Os seus sobrinhos, maior tesouro da minha existência, florescem. Os espinhos inevitáveis destes roseirais não eclipsam a beleza das flores de veludo que brotam a cada dia.
O trabalho, cada vez mais potente, mais curativo, mais feiticeiro, flui caudaloso. Ainda me preocupo com as contas no fim do mês, a herança de vovô e papai é forte… Ao mesmo tempo, 2023 tem se provado um ano generoso nas parcerias e nas recompensas.
Contemplo, tomando emprestada sua serenidade, o rio corcoveando de emoções em meu coração.
A vida é incerta, há tarefas a serem cumpridas: o check up, o livro, as vacinas dos humanos e felinos. O amor é incerto. O trabalho é incerto. Tudo pode estar por um segundo.
Ainda assim, lembro de teu sorriso. Tua capacidade de manter-se calmo mesmo diante do inimaginável.

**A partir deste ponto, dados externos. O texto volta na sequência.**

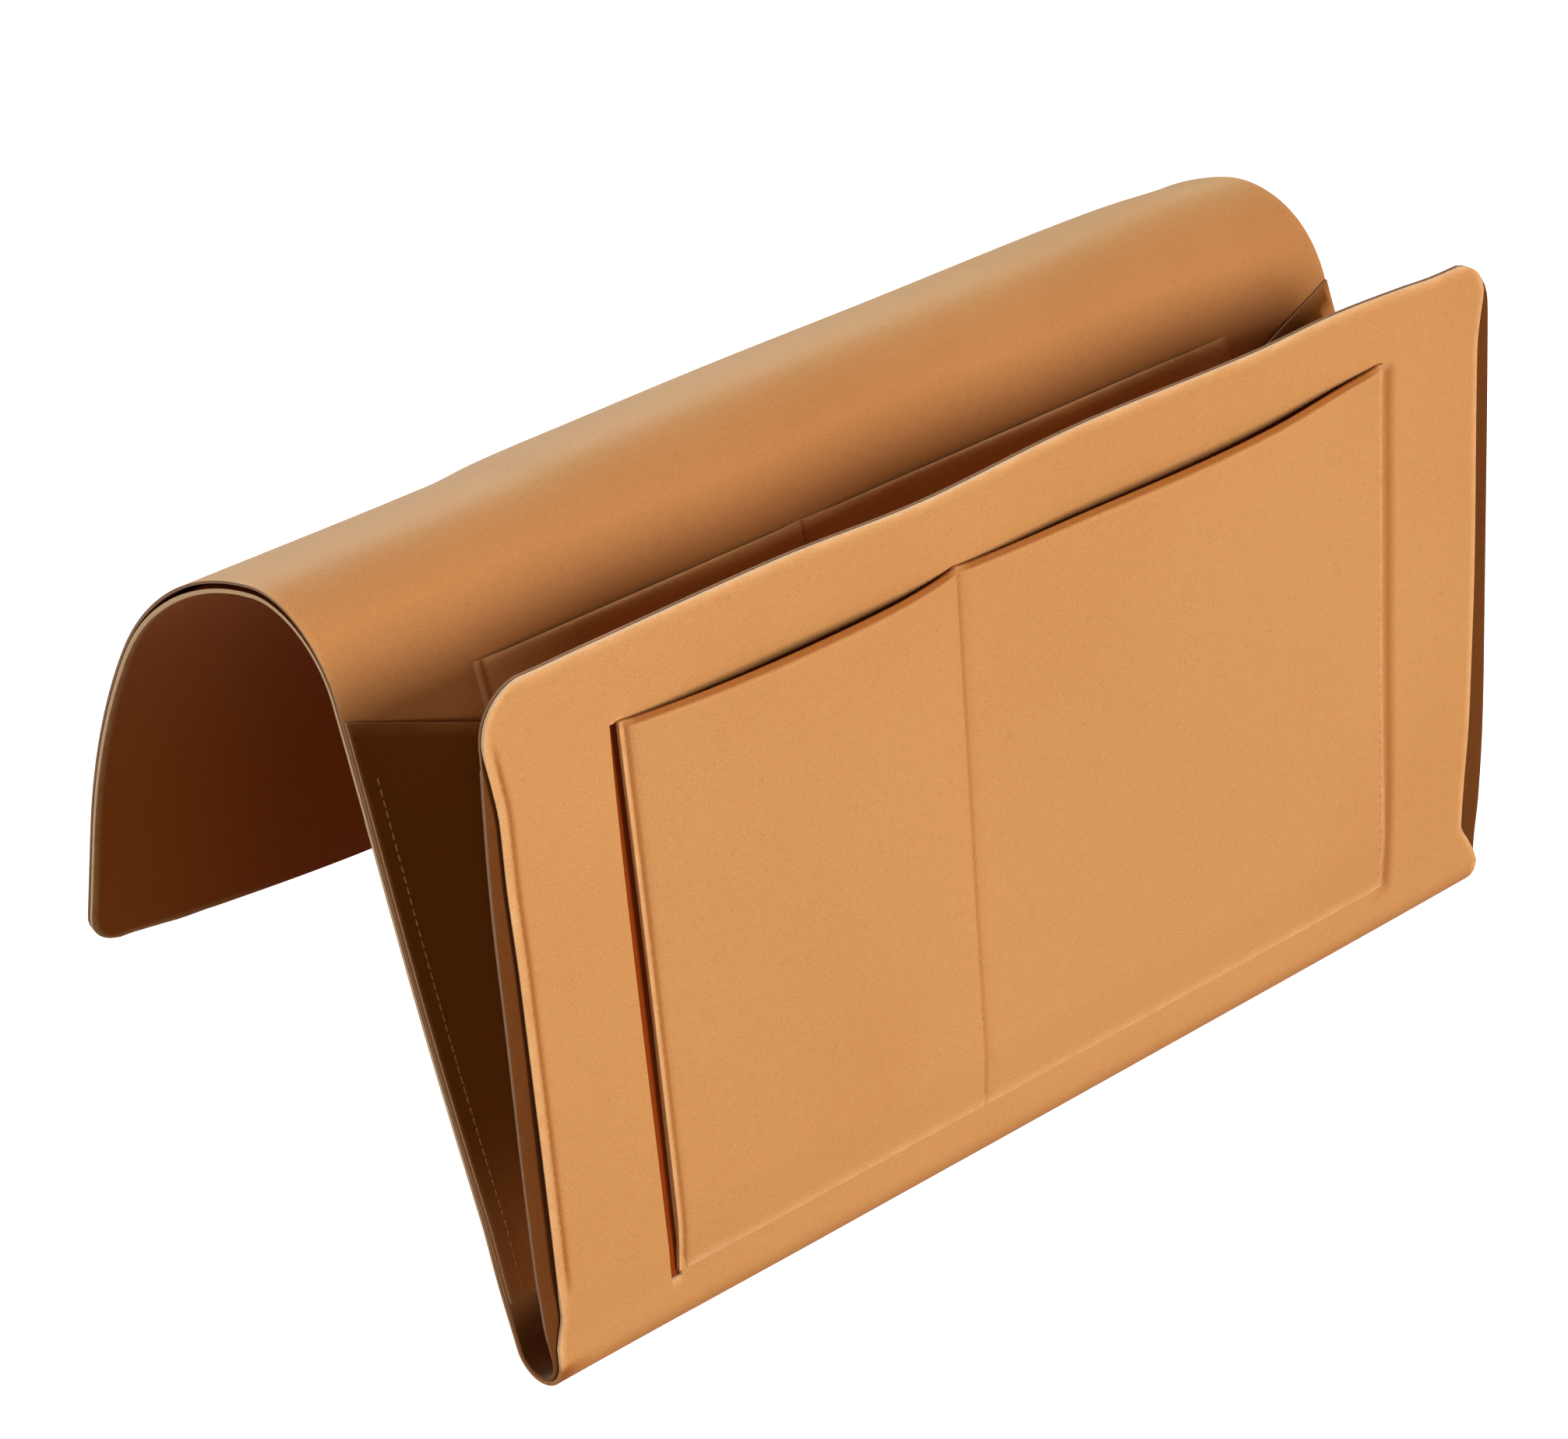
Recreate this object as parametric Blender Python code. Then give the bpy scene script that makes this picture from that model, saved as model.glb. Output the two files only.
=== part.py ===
"""Armrest organizer sewn from sheet leather: a two-ply sheet hangs over a sofa arm as a rear flap,
a saddle and a front leg, then folds up again as a front panel. Two folded gussets close the sides
of the magazine pocket between leg and panel, and a flat pocket is sewn to the leg and to the panel.

Metres. +X runs along the arm, -Y is the front, +Z is up. The origin is the middle of the saddle's
underside, where the organizer rests on the arm."""
from math import cos, pi, radians, sin

import bmesh
import bpy
from mathutils import Matrix, Vector

# The sheet
SHEET_WIDTH = 0.400
LEATHER = 0.0010
PLY_GAP = 0.0003

# Clearances
FIT_GAP = 0.0003
HINGE_GAP = 0.0007

# The drape's section, measured along the middle of the two plies
SHOULDER_RADIUS = 0.0335
SHOULDER_BACK_TURN = radians(9.3)
TOP_RADIUS = 0.128
TOP_TURN = radians(43.6)
BACK_RADIUS = 0.295
BACK_TURN = radians(18.2)
HEM_LENGTH = 0.055
HEM_CORNER_RADIUS = 0.013
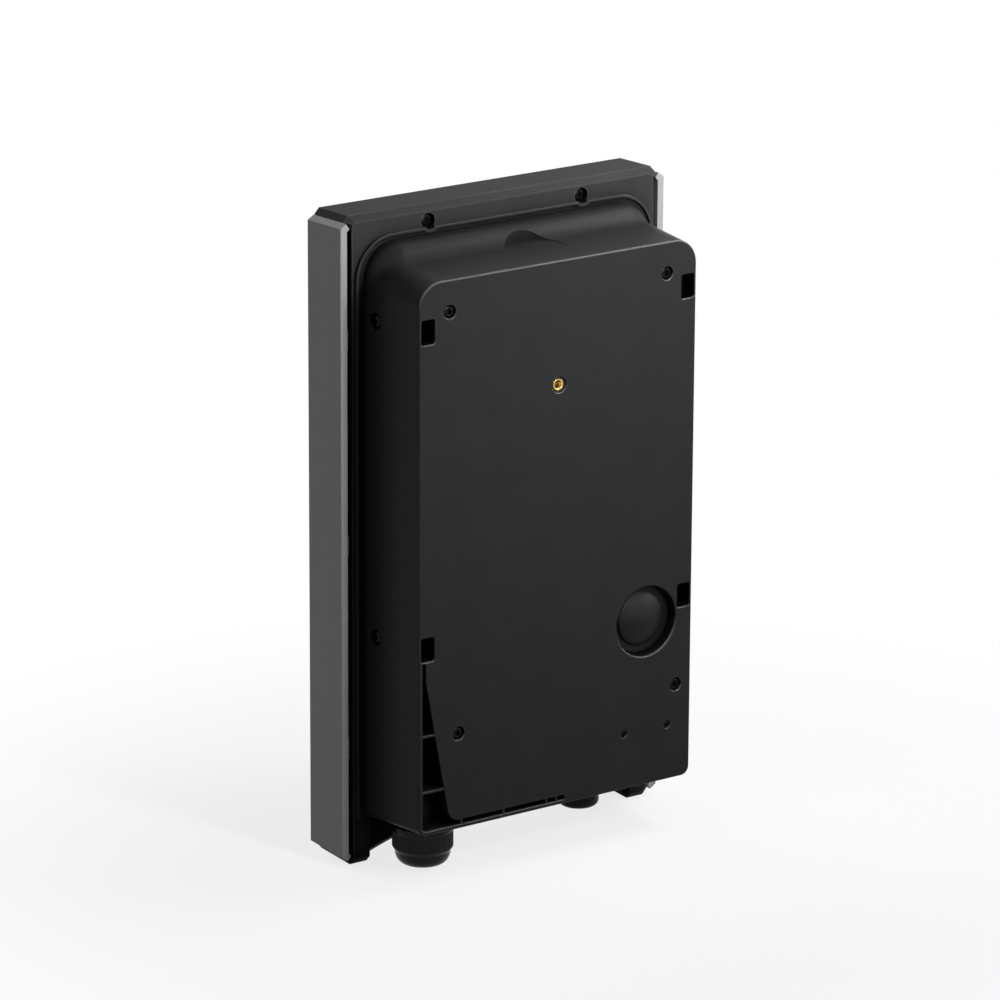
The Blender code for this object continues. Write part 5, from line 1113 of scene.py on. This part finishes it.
def make_blank_head():
    """The plug of the second bottom entry: a rounded head, and a stem with a barb."""
    high = SEAT_Z - GAP
    low = high - BLANK_HEAD_HEIGHT
    stem = SEAT_Z + BLANK_STEM_LENGTH
    tip = stem + BLANK_BARB_LENGTH
    profile = [(0, low)] + arc(BLANK_RADIUS - BLANK_FILLET, low + BLANK_FILLET, BLANK_FILLET, -90, 0, 12) + [
        (BLANK_RADIUS, high - 0.3), (BLANK_RADIUS - 0.3, high), (BLANK_STEM_RADIUS, high),
        (BLANK_STEM_RADIUS, stem), (BLANK_STEM_RADIUS + BARB_REACH, stem + BARB_RISE),
        (BLANK_STEM_RADIUS - BARB_REACH, tip), (0, tip),
    ]
    head = new_object("blank_head", moved(turned(profile, 96), (BLANK_X, GLAND_Y, 0)))
    finished(head, "blank_plug", "box", "rubber", 40)


def make_cap_nut():
    """The gland's cap nut: a rounded collar, fine upright ribs, and a dome round the mouth."""
    around = NUT_RIBS * 6

    def circle(radius, z, rib_depth=0.0):
        points = []
        for step in range(around):
            angle = math.tau * step / around
            wave = 0.5 - 0.5 * math.cos(NUT_RIBS * angle)
            reach = radius - rib_depth * wave**1.5
            points.append((reach * math.cos(angle), reach * math.sin(angle), z))
        return points

    collar_end = NUT_TOP_Z - NUT_COLLAR_HEIGHT
    grip_end = collar_end - NUT_GRIP_HEIGHT
    shoulder_z = grip_end - NUT_SHOULDER_DROP
    collar, collar_foot = rounding(NUT_COLLAR_ROUNDING, 6), rounding(NUT_COLLAR_FOOT_ROUNDING, 4)
    rings = [circle(NUT_RADIUS - back, NUT_TOP_Z - down) for back, down in collar]
    rings += [circle(NUT_RADIUS - back, collar_end + down) for back, down in reversed(collar_foot)][:-1]
    grip = NUT_RADIUS - NUT_GRIP_SINK
    rings.append(circle(grip - 0.1, collar_end + 0.05))
    rings.append(circle(grip, collar_end - 0.4, NUT_RIB_DEPTH))
    rings.append(circle(grip, grip_end + 0.5, NUT_RIB_DEPTH))
    rings.append(circle(grip - 0.3, grip_end, NUT_RIB_DEPTH * 0.5))
    rings.append(circle(NUT_SHOULDER_RADIUS + 0.4, shoulder_z + 0.7))
    dome_height = shoulder_z - NUT_END_Z
    dome_reach = NUT_SHOULDER_RADIUS - NUT_MOUTH_RADIUS - 0.6
    for step in range(15):
        angle = math.pi / 2 * step / 14
        rings.append(circle(NUT_SHOULDER_RADIUS - dome_reach * (1 - math.cos(angle)),
                            shoulder_z - dome_height * math.sin(angle)))
    nut = new_object("cap_nut", moved(loft(rings), (GLAND_X, GLAND_Y, 0)))
    low, high = NUT_END_Z - OVERSHOOT, NUT_TOP_Z + OVERSHOOT
    mouth = [
        (NUT_MOUTH_RADIUS + 0.3, low), (NUT_MOUTH_RADIUS + 0.3, NUT_END_Z),
        (NUT_MOUTH_RADIUS, NUT_END_Z + 0.4),
    ]
    bore = turned([(0, low)] + mouth + [
        (NUT_MOUTH_RADIUS, SLEEVE_CONE_Z - GAP), (SLEEVE_CONE_RADIUS, SLEEVE_CONE_Z),
        (NUT_INNER_RADIUS, SLEEVE_CONE_Z + SLEEVE_CONE + 2 * GAP), (NUT_INNER_RADIUS, high), (0, high),
    ], 96)
    combined(nut, [cutter("bore", moved(bore, (GLAND_X, GLAND_Y, 0)))])
    finished(nut, "gland_nut", "gland_cap", "gland_nylon", 40)


make_frame()
make_trim("trim_bar_left", 1, "trim_left")
make_trim("trim_bar_right", -1, "trim_right")
make_housing()
make_screws()
make_insert()
make_entry_disc()
make_blank_head()
make_cap_nut()


# Camera, lamps, world and floor
def make_camera():
    a, e, roll = (math.radians(v) for v in (CAMERA_AZIMUTH, CAMERA_ELEVATION, CAMERA_ROLL))
    back = Vector((math.sin(a) * math.cos(e), -math.cos(a) * math.cos(e), math.sin(e)))
    right = Vector((math.cos(a), math.sin(a), 0))
    up = back.cross(right)
    turned_right = math.cos(roll) * right + math.sin(roll) * up
    turned_up = -math.sin(roll) * right + math.cos(roll) * up
    data = bpy.data.cameras.new("camera")
    data.sensor_width = SENSOR_WIDTH
    data.lens = FOCAL_PIXELS * SENSOR_WIDTH / IMAGE_SIDE
    data.clip_end = CAMERA_REACH
    camera = bpy.data.objects.new("camera", data)
    rotation = Matrix((turned_right, turned_up, back)).transposed().to_4x4()
    camera.matrix_world = Matrix.Translation(CAMERA_PLACE) @ rotation
    bpy.context.scene.collection.objects.link(camera)
    bpy.context.scene.camera = camera


def make_light(name, place, aim, size, power, spread=math.pi):
    data = bpy.data.lights.new(name, "AREA")
    data.shape = "RECTANGLE"
    data.size, data.size_y = size
    data.energy = power
    data.spread = spread
    light = bpy.data.objects.new(name, data)
    light.location = place
    light.rotation_euler = (Vector(aim) - Vector(place)).to_track_quat("-Z", "Y").to_euler()
    bpy.context.scene.collection.objects.link(light)


def seen_directly(tree):
    """1 for camera, glossy and transmission rays, and 0 for the rays that only carry light."""
    path = tree.nodes.new("ShaderNodeLightPath")
    total = path.outputs["Is Camera Ray"]
    for name in ("Is Glossy Ray", "Is Transmission Ray"):
        total = maths(tree, "MAXIMUM", total, path.outputs[name])
    return total


def make_world(strength):
    world = bpy.data.worlds.new("studio")
    world.use_nodes = True
    tree = world.node_tree
    tree.nodes.clear()
    seen = node(tree, "ShaderNodeBackground", Color=(1, 1, 1, 1), Strength=1.0)
    lit = node(tree, "ShaderNodeBackground", Color=(1, 1, 1, 1), Strength=strength)
    mix = tree.nodes.new("ShaderNodeMixShader")
    tree.links.new(seen_directly(tree), mix.inputs["Fac"])
    tree.links.new(lit.outputs[0], mix.inputs[1])
    tree.links.new(seen.outputs[0], mix.inputs[2])
    out = tree.nodes.new("ShaderNodeOutputWorld")
    tree.links.new(mix.outputs[0], out.inputs["Surface"])
    bpy.context.scene.world = world


make_camera()
make_world(WORLD_LIGHT)
make_light("key", (-0.04, 0.50, 0.26), (-0.05, 0.0, 0.24), (0.08, 0.2), 1.45, 1.9)
make_light("upper", (-0.03, 0.56, 0.66), (-0.05, 0.0, 0.22), (0.09, 0.25), 0.45, 2.0)
make_light("top_right", (-0.24, 0.02, 0.30), (-0.08, -0.04, 0.16), (0.15, 0.15), 0.8)
make_light("edges", (-0.80, 0.42, 1.15), (0, 0, 0.1), (0.25, 0.25), 3.5)
make_light("right", (-1.0, 0.75, 0.12), (0, 0, 0), (0.25, 0.3), 2.4)
make_light("left", (1.5, 0.1, 0.9), (0, 0, 0), (0.8, 1.0), 3.6)
make_light("front", (0.3, -2.0, 1.0), (0, 0, 0), (1.2, 1.0), 14)

bpy.context.scene.view_settings.view_transform = "Standard"


def make_floor():
    """A pale floor that turns white away from the object and keeps its shadow near it."""
    bm = bmesh.new()
    bmesh.ops.create_circle(bm, cap_ends=True, radius=FLOOR_RADIUS, segments=96)
    mesh = bpy.data.meshes.new("floor")
    bm.to_mesh(mesh)
    bm.free()
    floor = bpy.data.objects.new("floor", mesh)
    floor.location.z = FLOOR_Z
    bpy.context.scene.collection.objects.link(floor)
    made, tree, shader = new_material("pale_floor")
    shader.inputs["Roughness"].default_value = 0.9
    shader.inputs["Specular IOR Level"].default_value = 0.0
    seen = seen_directly(tree)
    tree.links.new(scaled(tree, seen, FLOOR_LIT_TONE, FLOOR_SEEN_TONE), shader.inputs["Base Color"])
    place = node(tree, "ShaderNodeTexCoord").outputs["Object"]
    length = node(tree, "ShaderNodeVectorMath", operation="LENGTH")
    tree.links.new(place, length.inputs[0])
    fade = node(tree, "ShaderNodeMapRange", interpolation_type="SMOOTHSTEP")
    fade.inputs["From Min"].default_value = FLOOR_FADE_START
    fade.inputs["From Max"].default_value = FLOOR_FADE_END
    fade.inputs["To Min"].default_value = FLOOR_FADE_LEAST
    tree.links.new(length.outputs["Value"], fade.inputs["Value"])
    far = maths(tree, "MULTIPLY", seen, fade.outputs["Result"])
    white = node(tree, "ShaderNodeEmission", Color=(1, 1, 1, 1), Strength=1.0)
    mix = tree.nodes.new("ShaderNodeMixShader")
    tree.links.new(far, mix.inputs["Fac"])
    tree.links.new(shader.outputs[0], mix.inputs[1])
    tree.links.new(white.outputs[0], mix.inputs[2])
    tree.links.new(mix.outputs[0], tree.nodes["Material Output"].inputs["Surface"])
    mesh.materials.append(made)


make_floor()
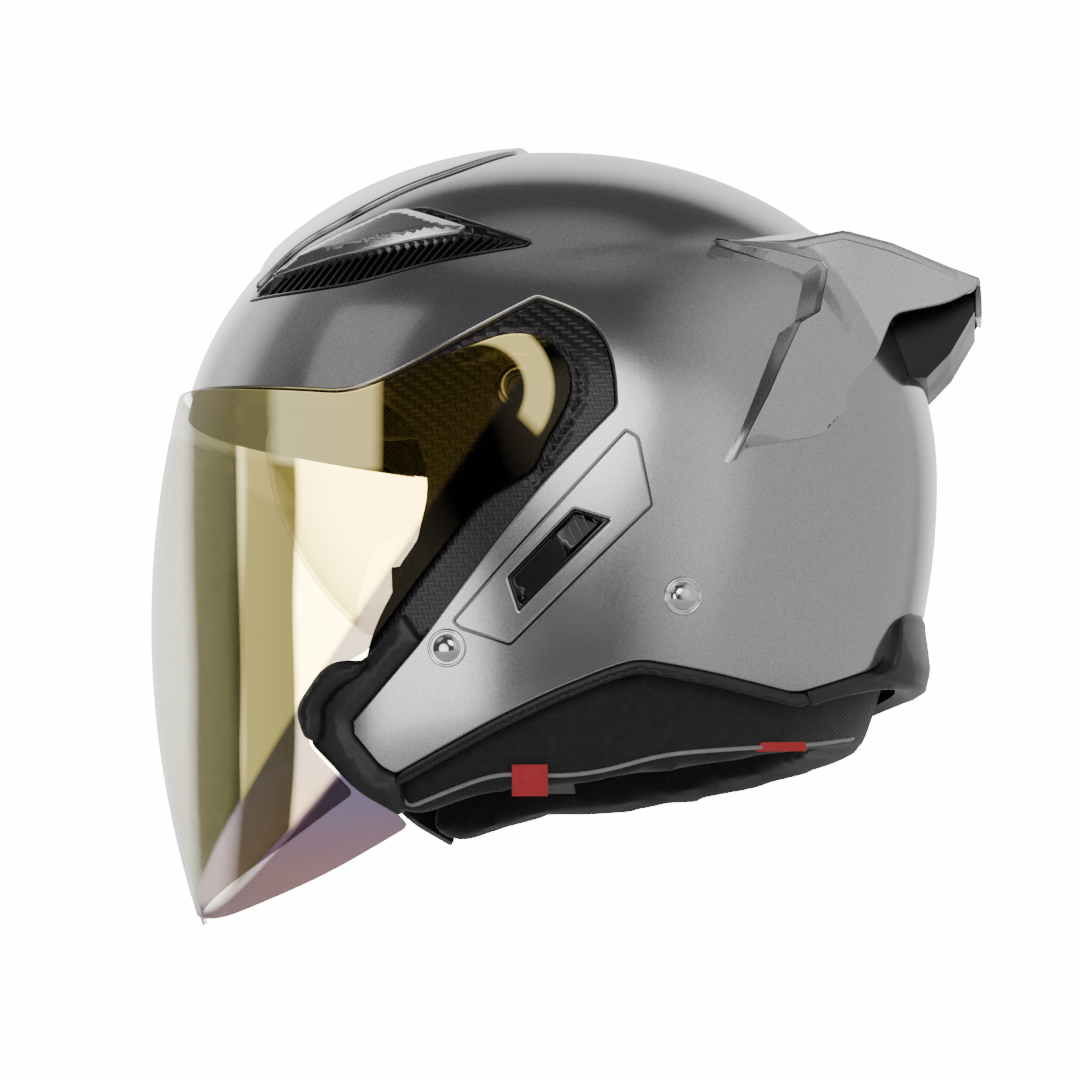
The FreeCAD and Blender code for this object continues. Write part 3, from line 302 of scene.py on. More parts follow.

Sua gratidão infinita e seu olhar eternamente otimista, mesmo quando tanta coisa havia lhe sido tomada.
A apreensão se transmuta numa tristeza cálida, quase boa. Eu precisava do descanso, da pausa. Abrir os olhos dentro deste lago de águas imóveis me assusta. Sou mais familiarizada com o movimento de escalar pedras e derrubar muros.
Hoje inventei uma palavra: dilemática. Estou dilemática. Apertada entre encruzilhadas que eu mesmo crio, elaborações de minha mente incansável e obsessiva. De repente, o ruminar se converte em oportunidade. É tempo de espera, esperemos.
A amiga propõe um deadline de janeiro para algumas das decisões que me afligem. Provavelmente é boa ideia.
Vejo você menear a cabeça em acordo, com aquele sorriso sábio de quem sempre soube levar a vida de forma mais sábia do que eu, até quando era inconsequente.
Eu, levo tudo a ferro e fogo, por isso sofro tanto.
Você, aceitava as coisas e pessoas como elas são, por isso era tão querido. É tão querido.
A tristeza acalenta meu coração kintsugi. Tanto passo no vazio, tanta porvir, tanta possibilidade.
E ao mesmo tempo, será que vale a pena me espremer tanto quando amanhã pode ser nunca?
Degusto o café da manhã preparado pela filha e trazido no quarto. O aroma de camomila e mel conforta os monstros que pulam em meu peito.
É dia de sol. Estou viva, mesmo isolada entre quatro paredes.
Tranquilo, Lê. Tudo isso vai passar.